You can buy cryptocurrency in India through registered exchanges like WazirX, CoinDCX, ZebPay, and international exchanges like Binance. You need to complete KYC verification, link your bank account, and then you can purchase crypto using UPI, bank transfer, or debit/credit card.

Is cryptocurrency safe for beginners? (Kya cryptocurrency beginners ke liye safe hai?)

Cryptocurrency carries significant risks — price volatility, hacking, scams, and regulatory uncertainty. For beginners, it is advisable to start with small amounts, use trusted exchanges, enable 2-factor authentication, and store funds in a private wallet. Never invest more than you can afford to lose.

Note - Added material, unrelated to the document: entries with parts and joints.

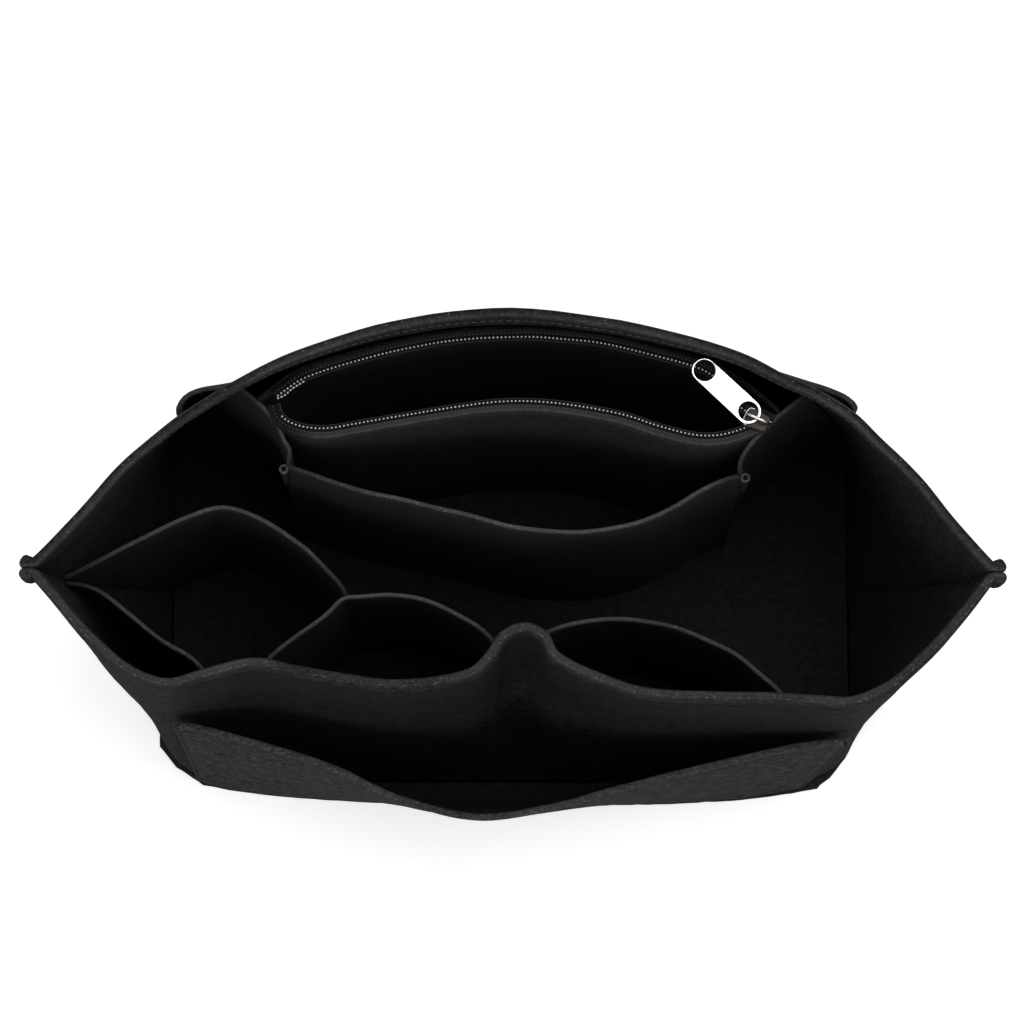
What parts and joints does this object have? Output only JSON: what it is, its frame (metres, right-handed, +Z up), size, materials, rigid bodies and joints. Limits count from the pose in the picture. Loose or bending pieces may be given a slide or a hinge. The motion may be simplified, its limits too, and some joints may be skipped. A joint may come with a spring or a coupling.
{
  "type": "purse organizer insert",
  "caption": "A black felt purse organizer insert with outer pockets, an open zip pocket along the back, a slip pocket, a bottle holder and small pockets along the front.",
  "frame": {"origin": "middle of the outer box, on the surface that the base panel stands on", "axes": "+X along the length to the right as seen from the front, +Y to the back where the zip pocket is, +Z up"},
  "size_m": [0.357, 0.1888, 0.16],
  "materials": {
    "felt": "matte felt with fine fuzz, paler on cut edges",
    "zip_tape": "matte woven tape",
    "zip_teeth": "semi-matte pale grey",
    "zip_metal": "bright plated"
  },
  "bodies": {
    "organizer": {"base_panel": "felt", "front_panel": "felt", "back_panel": "felt", "front_rim_hem": "felt", "back_rim_hem": "felt", "front_outer_pocket": "felt", "back_outer_pocket": "felt", "zip_pocket_lining": "felt", "zip_pocket_front": "felt", "slip_pocket_front": "felt", "left_gusset": "felt", "right_gusset": "felt", "bottle_holder_back": "felt", "bottle_holder_front": "felt", "middle_pocket": "felt", "vial_pocket": "felt", "zip_tape_back": "zip_tape", "zip_tape_front": "zip_tape", "zip_chain_back": "zip_teeth", "zip_chain_front": "zip_teeth"},
    "slider": {"slider_body": "zip_metal", "slider_bail": "zip_metal"},
    "pull": {"pull_tab": "zip_metal"}
  },
  "joints": [
    {"name": "zip_slide", "type": "hinge", "parent": "organizer", "child": "slider", "pos_m": [0.00141, -0.13082, 0.142], "axis": [0, 0, 1], "range_deg": [0, 50], "deforming": ["zip_chain_back", "zip_chain_front", "zip_tape_back", "zip_tape_front"]},
    {"name": "pull_swing", "type": "hinge", "parent": "slider", "child": "pull", "pos_m": [0.09038, 0.0483, 0.1455], "axis": [0.6947, 0.7193, 0], "range_deg": [0, 150]}
  ]
}
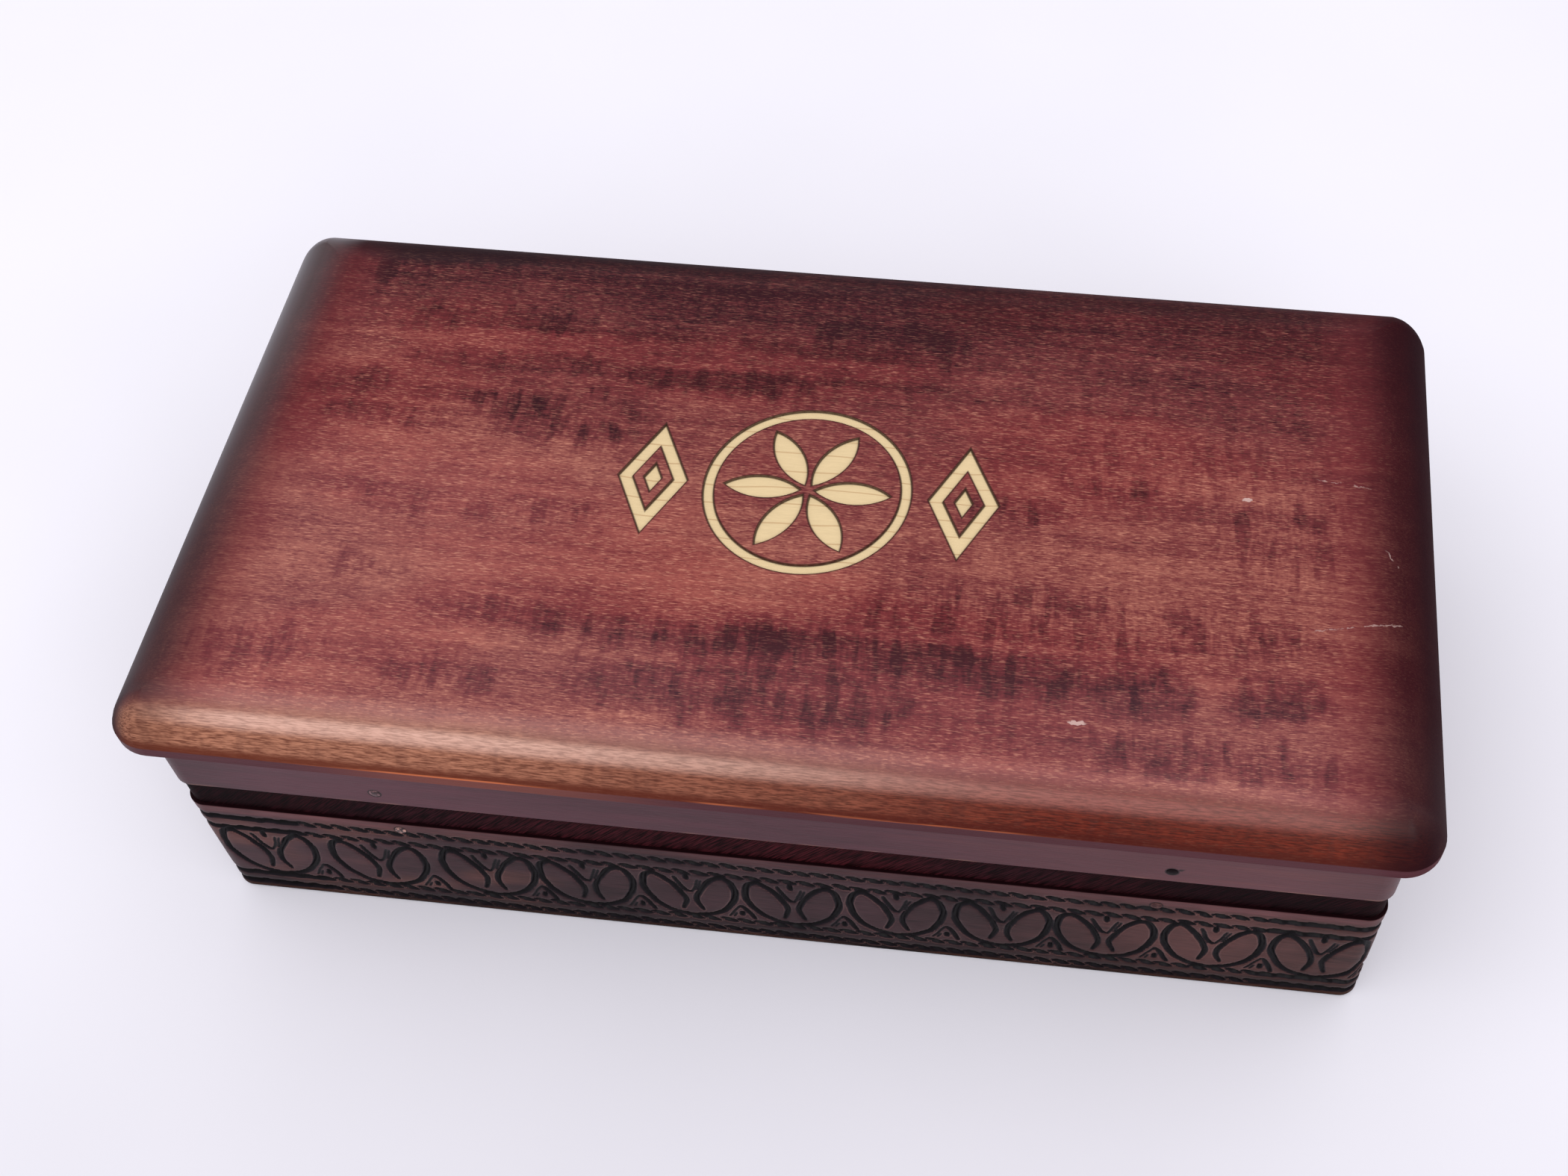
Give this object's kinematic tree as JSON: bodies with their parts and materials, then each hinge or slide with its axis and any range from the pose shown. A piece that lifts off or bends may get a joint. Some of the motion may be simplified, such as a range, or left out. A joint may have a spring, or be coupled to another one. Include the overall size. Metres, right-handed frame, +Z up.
{
  "type": "sliding lid wooden box",
  "caption": "Long wooden keepsake box with carved walls, a dark rail under a framed lid with rounded shoulders, and a lid that slides off endways on dovetail runners.",
  "frame": {"origin": "centre of the rectangle that the box stands on", "axes": "+X along the box, away from the end where the lid slides off; -Y is the front; +Z is up"},
  "size_m": [0.3, 0.1624, 0.089],
  "materials": {
    "polished_lid_wood": "polished",
    "plum_stained_wood": "satin",
    "carved_wall_wood": "satin",
    "dark_rail_wood": "matte",
    "plain_bottom_wood": "matte",
    "pin_wood": "satin"
  },
  "bodies": {
    "box": {"bottom_board": "plain_bottom_wood", "front_wall": "carved_wall_wood", "back_wall": "carved_wall_wood", "left_end_wall": "carved_wall_wood", "right_end_wall": "carved_wall_wood", "front_rail": "dark_rail_wood", "back_rail": "dark_rail_wood", "left_end_rail": "dark_rail_wood", "right_end_rail": "dark_rail_wood", "front_wall_pins": "pin_wood", "back_wall_pins": "pin_wood"},
    "lid": {"lid_board": "polished_lid_wood", "front_frame": "plum_stained_wood", "back_frame": "plum_stained_wood", "left_end_frame": "plum_stained_wood", "right_end_frame": "plum_stained_wood", "front_runner": "dark_rail_wood", "back_runner": "dark_rail_wood", "front_frame_pins": "pin_wood", "back_frame_pins": "pin_wood"}
  },
  "joints": [
    {"name": "lid_slide", "type": "slide", "parent": "box", "child": "lid", "axis": [-1, 0, 0], "range_m": [0, 0.3]}
  ]
}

What is the minimum amount I can invest in crypto? (Crypto mein minimum investment kitna hai?)

There is no minimum amount, but most exchanges allow you to buy crypto starting from as little as ₹100. However, be mindful of transaction fees and network fees (gas fees), which can eat into small investments. Some platforms also have minimum withdrawal limits.

What is the difference between Bitcoin and other cryptocurrencies? (Bitcoin aur doosri cryptocurrencies mein kya antar hai?)

Bitcoin is the first and most well-known cryptocurrency. Other cryptocurrencies (altcoins) like Ethereum, Solana, and Polygon offer additional features — smart contracts, faster transactions, or different consensus mechanisms. Each has its own purpose and technology.

Can I lose all my money in cryptocurrency? (Kya cryptocurrency mein saara paisa doob sakta hai?)

Yes. Cryptocurrency is highly volatile, and some projects have failed completely (rug pulls, scams, or bankruptcy). Additionally, losing access to your wallet (private keys) means losing your funds permanently. Only invest money you can afford to lose completely.

How is cryptocurrency taxed in India? (India mein cryptocurrency par tax kaise lagta hai?)

In India, income from cryptocurrency is taxed at 30% (plus applicable surcharge and cess). Losses from one cryptocurrency cannot be offset against gains from another. A 1% TDS is deducted on transactions above a certain threshold. You must report all crypto transactions in your income tax return.